Weighting provides the procedures for adjusting sample weights. More specifically, the weighting subpackage allows the following:

  • Weight adjustment due to nonresponse
  • Weight poststratification, calibration and normalization
  • Weight replication i.e. Bootstrap, BRR, and Jackknife

Estimation provides methods for estimating the parameters of interest with uncertainty measures that are consistent with the sampling design. The estimation subpackage implements the following types of estimation methods:

  • Taylor-based, also called linearization methods
  • Replication-based estimation i.e. Boostrap, BRR, and Jackknife
  • Regression-based e.g. generalized regression (GREG)

Small Area Estimation (SAE). When the sample size is not large enough to produce reliable / stable domain level estimates, SAE techniques can be used to model the output variable of interest to produce domain level estimates. This subpackage provides Area-level and Unit-level SAE methods.

For more details, visit https://samplics.readthedocs.io/en/latest/

Usage

Let's assume that we have a population and we would like to select a sample from it. The goal is to calculate the sample size for an expected proportion of 0.80 with a precision (half confidence interval) of 0.10.

from samplics.sampling import SampleSize

sample_size = SampleSize(parameter = "proportion")
sample_size.calculate(target=0.80, half_ci=0.10)

Furthermore, the population is located in four natural regions i.e. North, South, East, and West. We could be interested in calculating sample sizes based on region specific requirements e.g. expected proportions, desired precisions and associated design effects.

from samplics.sampling import SampleSize

sample_size = SampleSize(parameter="proportion", method="wald", stratification=True)

expected_proportions = {"North": 0.95, "South": 0.70, "East": 0.30, "West": 0.50}
half_ci = {"North": 0.30, "South": 0.10, "East": 0.15, "West": 0.10}
deff = {"North": 1, "South": 1.5, "East": 2.5, "West": 2.0}

sample_size = SampleSize(parameter = "proportion", method="Fleiss", stratification=True)
sample_size.calculate(target=expected_proportions, half_ci=half_ci, deff=deff)
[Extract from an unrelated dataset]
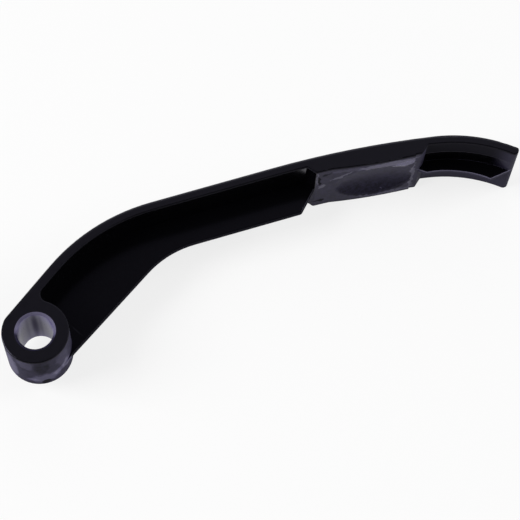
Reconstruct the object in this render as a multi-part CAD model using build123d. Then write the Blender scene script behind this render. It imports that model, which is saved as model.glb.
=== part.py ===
"""Oil pump chain guide: one moulding in black plastic.

A tall curved rail carries the chain on its outer face. At one end it runs into
a bored boss, at the other into a rounded nose. A thin web at mid-height stiffens
the rail from the boss to a thick bearing pad on the rail's back, and goes on
past the pad as a narrow lip towards the nose.

The origin is on the axis of the bore, in the plane of the boss's lower face, by
which the guide sits on its seat. X runs along the rail's straight stretch, and +Y
is the chain's side. The rail's lower edge hangs a little below the boss.
Distances called "along" are measured on the outer face from where it leaves the
boss, and distances called "depth" are measured inwards from the outer face.
"""
from build123d import *
from math import degrees, radians, sin, sqrt, tan
import os

# Rail: outer line from the boss to the nose, each stretch tangent to the last
rail_height = 18.0
rail_thickness = 2.2
root_heading = 35.9
root_length = 14.3
bend_radius = 43.8
straight_length = 28.8
sweep_radius = 228.0
sweep_angle = 9.7
tip_radius = 35.2
tip_angle = 31.5

# Boss and bore
boss_diameter = 14.8
boss_height = 13.8
bore_diameter = 8.0
bore_chamfer = 0.5
seat_clearance = 1.0
pocket_corner_radius = 2.0

# Web: the plate at mid-height, with a free edge from the boss to the pad
web_thickness = 1.2
web_heading = 33.1
web_depth = 9.4
web_bend_radius = 22.0
web_corner_radius = 0.8
web_slant_run = 4.9
web_edge_radius = 0.5

# Bearing pad on the rail's back: a crown between two shoulders, with a hollow
pad_lead = 9.7
pad_length = 25.5
pad_ramp_angle = 50.0
pad_foot_radius = 0.6
pad_corner_radius = 0.5
shoulder_depth = 4.2
near_shoulder_width = 4.0
far_shoulder_width = 1.6
crown_rise = 0.7
crown_step = 0.3
hollow_depth = 1.0
hollow_sweep_radius = 70.0
hollow_profile_radius = 21.0

# Lip between the pad and the nose
lip_start_run = 1.8
lip_end_run = 3.3
lip_near_depth = 5.2
lip_middle_depth = 5.3
lip_far_depth = 5.8
lip_edge_radius = 0.15

# Rounding of the chain face's two edges and of the rims at the top and bottom
chain_edge_radius = 0.8
rim_radius = 0.25

boss_radius = boss_diameter / 2
bore_radius = bore_diameter / 2
rail_bottom = boss_height - rail_height
web_level = rail_bottom + rail_height / 2
rail_middle = rail_thickness / 2
pad_start = root_length + bend_radius * radians(root_heading) + straight_length + pad_lead
pad_end = pad_start + pad_length
crown_start = pad_start + near_shoulder_width
crown_end = pad_end - far_shoulder_width
crown_middle = (crown_start + crown_end) / 2
crown_depth = shoulder_depth + crown_rise


def guide_edges(depth):
    """The outer line moved inwards by a depth, as edges from the boss to the nose."""
    start = Vector(0, boss_radius - depth).rotate(Axis.Z, root_heading)
    root = Line(start, start + Vector(root_length, 0).rotate(Axis.Z, root_heading))
    bend = JernArc(root @ 1, root % 1, bend_radius - depth, -root_heading)
    straight = Line(bend @ 1, bend @ 1 + Vector(straight_length, 0))
    sweep = JernArc(straight @ 1, straight % 1, sweep_radius - depth, -sweep_angle)
    tip = JernArc(sweep @ 1, sweep % 1, tip_radius - depth, -tip_angle)
    return [root, bend, straight, sweep, tip]


outer_line = Wire(guide_edges(0))
guide_length = outer_line.length
straight_top = outer_line.bounding_box().max.Y


def at(along, depth):
    """The plan point at a distance along the outer line and a depth below it."""
    point = outer_line.position_at(along, PositionMode.LENGTH)
    heading = outer_line.tangent_at(along, PositionMode.LENGTH)
    return point + Vector(heading.Y, -heading.X) * depth


def rail_plan():
    """The rail seen from above, closed by a round nose."""
    outer = guide_edges(0)
    inner = guide_edges(rail_thickness)
    nose = JernArc(outer[-1] @ 1, outer[-1] % 1, rail_middle, -180)
    root_end = Line(inner[0] @ 0, outer[0] @ 0)
    return make_face(outer + [nose] + inner + [root_end])


def pad_front():
    """The line of the pad's two shoulders, from the near corner to the far corner."""
    near_corner = at(pad_start, shoulder_depth)
    return ThreePointArc(near_corner, at(crown_middle, shoulder_depth), at(pad_end, shoulder_depth))


def pad_plan():
    """The pad seen from above without its crown, with a ramp at each end."""
    front = pad_front()
    ramp_run = (shoulder_depth - rail_middle) / tan(radians(pad_ramp_angle))
    near_foot = at(pad_start - ramp_run, rail_middle)
    far_foot = at(pad_end + ramp_run, rail_middle)
    back = ThreePointArc(far_foot, at(crown_middle, rail_middle), near_foot)
    return make_face([Line(near_foot, front @ 0), front, Line(front @ 1, far_foot), back])


def inner_side():
    """The plan region on the inner side of the rail's middle line."""
    middle = guide_edges(rail_middle)
    root_start = middle[0] @ 0
    nose_end = middle[-1] @ 1
    below = -2 * boss_diameter
    closing = Polyline(nose_end, (nose_end.X, below), (root_start.X, below), root_start)
    return make_face(middle + [closing])


def web_edge():
    """The web's free edge, tangent to the boss and ending at the pad's near corner."""
    leaving_boss = Vector(0, -boss_radius).rotate(Axis.Z, web_heading)
    pad_corner = pad_front() @ 0
    edge_y = straight_top - web_depth
    first_run = (edge_y - leaving_boss.Y) / sin(radians(web_heading))
    bend_corner = leaving_boss + Vector(first_run, 0).rotate(Axis.Z, web_heading)
    slant_corner = Vector(pad_corner.X - web_slant_run, edge_y)
    return FilletPolyline(
        leaving_boss, bend_corner, slant_corner, pad_corner,
        radius=(web_bend_radius, web_corner_radius),
    )


def web_plan():
    """The web seen from above, from the bore's axis to the pad."""
    edge = web_edge()
    closing = Polyline(edge @ 1, ((edge @ 1).X, straight_top), (0, straight_top), (0, 0), edge @ 0)
    return make_face([edge, closing]) & inner_side()


def lip_edge():
    """The lip's free edge, from the pad's far corner to the nose."""
    near = pad_end + lip_start_run
    far = guide_length - lip_end_run
    middle = (near + far) / 2
    front = ThreePointArc(at(near, lip_near_depth), at(middle, lip_middle_depth), at(far, lip_far_depth))
    from_pad = Line(pad_front() @ 1, front @ 0)
    to_nose = Line(front @ 1, at(guide_length, rail_middle) - Vector(0, rail_middle))
    return Wire([from_pad, front, to_nose])


def lip_plan():
    """The lip seen from above, from the pad to the nose."""
    edge = lip_edge()
    closing = Polyline(edge @ 1, at(guide_length, 0), at(pad_end, 0), edge @ 0)
    return make_face(edge.edges() + closing.edges()) & inner_side()


def plate(plan, edge, radius):
    """A plate at the web's level, with its free edge rounded above and below."""
    body = Pos(Z=web_level - web_thickness / 2) * extrude(plan, web_thickness)
    rims = body.edges().filter_by(Plane.XY)
    rims = rims.sort_by(lambda rim: edge.distance_to(Vertex((rim @ 0.5).X, (rim @ 0.5).Y, 0)))
    return fillet(rims[: 2 * len(edge.edges())], radius)


def nearest_vertices(plan, points):
    """The vertex of a plan that is nearest to each point."""
    return [plan.vertices().sort_by_distance(point)[0] for point in points]


def head():
    """The boss with the first third of the rail's root grown into it."""
    plan = rail_plan() + Circle(boss_radius)
    reach = sqrt(boss_radius**2 - (boss_radius - rail_thickness) ** 2)
    pocket_corner = Vector(reach, boss_radius - rail_thickness).rotate(Axis.Z, root_heading)
    plan = fillet(nearest_vertices(plan, [pocket_corner]), pocket_corner_radius)
    plan &= Circle(boss_radius + root_length / 3)
    body = extrude(plan, boss_height)
    return fillet(body.faces().sort_by(Axis.Z)[0].edges(), rim_radius)


def rail():
    """The rail with its pad, cut back round the seat of the boss."""
    plan = rail_plan() + pad_plan()
    foot_run = (shoulder_depth - rail_thickness) / tan(radians(pad_ramp_angle))
    feet = [at(pad_start - foot_run, rail_thickness), at(pad_end + foot_run, rail_thickness)]
    corners = [pad_front() @ 0, pad_front() @ 1]
    plan = fillet(nearest_vertices(plan, feet), pad_foot_radius)
    plan = fillet(nearest_vertices(plan, corners), pad_corner_radius)
    plan -= Circle(boss_radius + seat_clearance)
    body = Pos(Z=rail_bottom) * extrude(plan, rail_height)
    return fillet(body.faces().sort_by(Axis.Z)[0].edges(), rim_radius)


def crown():
    """The raised middle of the pad, with its front rounded at the top and bottom."""
    near = pad_front() @ (near_shoulder_width / pad_front().length)
    far = at(crown_end, shoulder_depth + crown_step)
    front = ThreePointArc(near, at(crown_middle, crown_depth), far)
    back = Polyline(far, at(crown_end, rail_middle), at(crown_start, rail_middle), near)
    body = Pos(Z=rail_bottom) * extrude(make_face([front, back]), rail_height)
    return fillet(body.edges().filter_by(GeomType.CIRCLE), rim_radius)


def chain_edge_cutter():
    """What rounds the chain face's upper edge, running out past the boss and the nose."""
    outer = guide_edges(0)
    run_out = boss_radius
    before = Line(outer[0] @ 0 - outer[0] % 0 * run_out, outer[0] @ 0)
    after = Line(outer[-1] @ 1, outer[-1] @ 1 + outer[-1] % 1 * run_out)
    path = Pos(Z=boss_height) * Wire([before] + outer + [after])
    heading = path % 0
    corner = Plane(path @ 0, x_dir=(heading.Y, -heading.X, 0), z_dir=-heading)
    side = 2 * chain_edge_radius
    round_part = Pos(chain_edge_radius, -chain_edge_radius) * Circle(chain_edge_radius)
    return sweep(corner * (Rectangle(side, side) - round_part), path)


def bore_cutter():
    """The bore with its chamfered ends."""
    flare = bore_radius + bore_chamfer
    profile = Polyline(
        (0, 0),
        (flare, 0),
        (bore_radius, bore_chamfer),
        (bore_radius, boss_height - bore_chamfer),
        (flare, boss_height),
        (0, boss_height),
        close=True,
    )
    return revolve(Plane.XZ * make_face(profile), Axis.Z)


def hollow_cutter():
    """The shallow dish in the crown of the pad, curved both ways."""
    heading = outer_line.tangent_at(crown_middle, PositionMode.LENGTH)
    outward = Vector(-heading.Y, heading.X)
    floor = at(crown_middle, crown_depth - hollow_depth) + Vector(0, 0, web_level)
    section = Plane(floor, x_dir=outward, z_dir=heading)
    tube = section * Pos(X=-hollow_profile_radius) * Circle(hollow_profile_radius)
    axis = Axis(floor - outward * hollow_sweep_radius, (0, 0, 1))
    half_turn = degrees((crown_end - crown_start) / 2 / hollow_sweep_radius)
    return revolve(tube.rotate(axis, -half_turn), axis, 2 * half_turn)


def chain_guide():
    """The whole moulding, with its bore and hollow cut last."""
    body = head() + rail()
    body = fillet(body.faces().sort_by(Axis.Z)[-1].edges(), rim_radius)
    body += crown()
    upper_cutter = chain_edge_cutter()
    body -= upper_cutter
    body -= mirror(upper_cutter, Plane.XY.offset(web_level))
    body += plate(web_plan(), web_edge(), web_edge_radius)
    body += plate(lip_plan(), lip_edge(), lip_edge_radius)
    body -= bore_cutter()
    body -= hollow_cutter()
    return body.solid()


os.makedirs("parts", exist_ok=True)
export_step(chain_guide(), "parts/chain_guide.step")
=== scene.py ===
"""Looks for the oil pump chain guide: worn black plastic, with light and shade painted into its colour
in places, on a white floor.
"""
import math
from types import SimpleNamespace

import bpy
from mathutils import Matrix, Quaternion, Vector


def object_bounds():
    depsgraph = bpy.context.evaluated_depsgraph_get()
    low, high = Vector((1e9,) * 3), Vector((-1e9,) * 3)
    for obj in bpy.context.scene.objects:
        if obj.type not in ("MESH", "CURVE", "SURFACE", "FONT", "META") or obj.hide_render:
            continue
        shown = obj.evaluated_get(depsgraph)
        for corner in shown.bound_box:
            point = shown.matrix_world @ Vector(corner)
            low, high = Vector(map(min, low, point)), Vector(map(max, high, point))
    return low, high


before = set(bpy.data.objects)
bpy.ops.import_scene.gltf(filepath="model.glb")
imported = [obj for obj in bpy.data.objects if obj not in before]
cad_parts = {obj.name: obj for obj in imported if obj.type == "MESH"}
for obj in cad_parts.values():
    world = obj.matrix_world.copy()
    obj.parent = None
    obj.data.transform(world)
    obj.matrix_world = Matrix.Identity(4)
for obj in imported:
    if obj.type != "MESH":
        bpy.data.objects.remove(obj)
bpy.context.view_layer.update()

MM = 0.001
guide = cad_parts["chain_guide"]
floor_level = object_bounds()[0].z


# Camera, as the photograph was taken

SENSOR_MM = 36.0
FOCAL_SHARE = 3.3464
CAMERA_PLACE = Vector((-4.0, -143.1, 369.7)) * MM
CAMERA_AZIMUTH = math.radians(-21.226)
CAMERA_ELEVATION = math.radians(66.45)
CAMERA_ROLL = math.radians(3.558)
CAMERA_RANGE = (0.01, 20.0)

# Away from the camera, level with the floor
AWAY = Vector((-math.sin(CAMERA_AZIMUTH), math.cos(CAMERA_AZIMUTH), 0))


def raised(heading, elevation):
    """A level direction tipped up by an angle."""
    return heading * math.cos(elevation) + Vector((0, 0, math.sin(elevation)))


def make_camera():
    """The camera at the photograph's place, looking down steeply and rolled a little."""
    data = bpy.data.cameras.new("camera")
    data.sensor_width = SENSOR_MM
    data.lens = SENSOR_MM * FOCAL_SHARE
    data.clip_start, data.clip_end = CAMERA_RANGE
    camera = bpy.data.objects.new("camera", data)
    camera.rotation_mode = "QUATERNION"
    look = raised(AWAY, -CAMERA_ELEVATION)
    camera.rotation_quaternion = look.to_track_quat("-Z", "Y") @ Quaternion((0, 0, 1), CAMERA_ROLL)
    camera.location = CAMERA_PLACE
    bpy.context.scene.collection.objects.link(camera)
    bpy.context.scene.camera = camera


# Building blocks for the shaders

def add(tree, kind, inputs, **settings):
    """A new node with its settings made and its inputs linked or set."""
    node = tree.nodes.new(kind)
    for name, value in settings.items():
        setattr(node, name, value)
    for socket, value in inputs.items():
        if isinstance(value, bpy.types.NodeSocket):
            tree.links.new(value, node.inputs[socket])
        else:
            node.inputs[socket].default_value = value
    return node


def calc(tree, operation, *values):
    """The result of one sum, each value being a number or another node's result."""
    return add(tree, "ShaderNodeMath", dict(enumerate(values)), operation=operation).outputs[0]


def length_of(tree, vector):
    """The length of a vector."""
    return add(tree, "ShaderNodeVectorMath", {0: vector}, operation="LENGTH").outputs["Value"]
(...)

To select a sample of primary sampling units using PPS method, we can use code similar to the snippets below. Note that we first use the datasets module to import the example dataset.

# First we import the example dataset
from samplics.datasets import load_psu_frame
psu_frame_dict = load_psu_frame()
psu_frame = psu_frame_dict["data"]

# Code for the sample selection
from samplics.sampling import SampleSelection

psu_sample_size = {"East":3, "West": 2, "North": 2, "South": 3}
pps_design = SampleSelection(
   method="pps-sys",
   stratification=True,
   with_replacement=False
   )

psu_frame["psu_prob"] = pps_design.inclusion_probs(
   psu_frame["cluster"],
   psu_sample_size,
   psu_frame["region"],
   psu_frame["number_households_census"]
   )

The initial weighting step is to obtain the design sample weights. In this example, we show a simple example of two-stage sampling design.

import pandas as pd

from samplics.datasets import load_psu_sample, load_ssu_sample
from samplics.weighting import SampleWeight

# Load PSU sample data
psu_sample_dict = load_psu_sample()
psu_sample = psu_sample_dict["data"]

# Load PSU sample data
ssu_sample_dict = load_ssu_sample()
ssu_sample = ssu_sample_dict["data"]

full_sample = pd.merge(
    psu_sample[["cluster", "region", "psu_prob"]],
    ssu_sample[["cluster", "household", "ssu_prob"]],
    on="cluster"
)

full_sample["inclusion_prob"] = full_sample["psu_prob"] * full_sample["ssu_prob"]
full_sample["design_weight"] = 1 / full_sample["inclusion_prob"]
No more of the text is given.